Minasian: On diversity: baseball and its fans fall short

From SABR member Isabelle Minasian at The Hardball Times on May 5, 2017:

I was finishing up the edits on this article about baseball’s annual diversity scorecard when the Baltimore Orioles arrived at Fenway Park this week for a series against the Red Sox. If you’re reading The Hardball Times, chances are good that you’ve already heard what happened: racist jeers directed at Orioles center fielder Adam Jones, a bag of peanuts thrown in his direction, and the resulting angry controversy.

Racism in America is alive and well, but to hear about such an aggressive display of it at a baseball game was jarring, and made me question what I’d written for this piece. How could I advocate for diversity in the major leagues when this is what these diverse bodies are subjected to? How can MLB continue to sing the praises of its diversity initiatives when words and actions like these are allowed in its ballparks?

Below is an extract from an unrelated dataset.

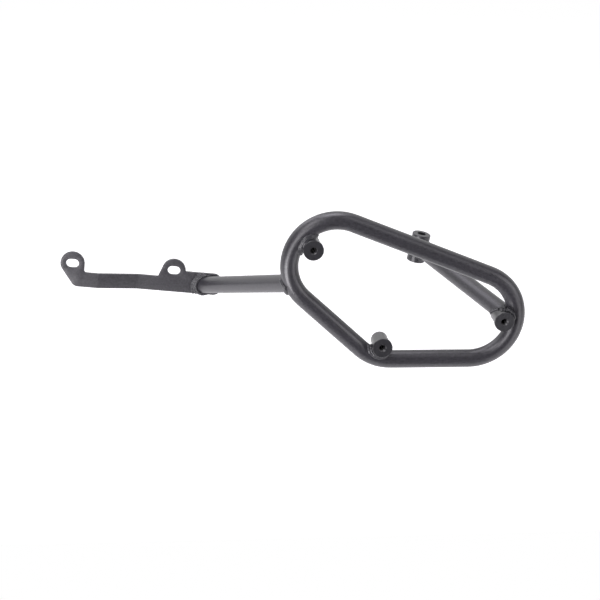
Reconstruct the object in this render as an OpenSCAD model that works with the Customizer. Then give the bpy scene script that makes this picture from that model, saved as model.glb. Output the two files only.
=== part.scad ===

The fans responsible for the racist taunts and the attempted assault were escorted from the park, but that hardly seems like enough response. Banning them from the ballpark, as one fan was, seems like it will be hard to enforce. How do you make sure one fan doesn’t enter the building? After the game, Jones said he thought the perpetrators should be heavily fined upwards of “10 grand, 20 grand, 30 grand. Something that really hurts somebody.” Buster Olney, in his blog for ESPN, wrote that MLB “could declare war on the kind of language that was directed at Jones” by including an intolerance of abusive language in the pregame announcements.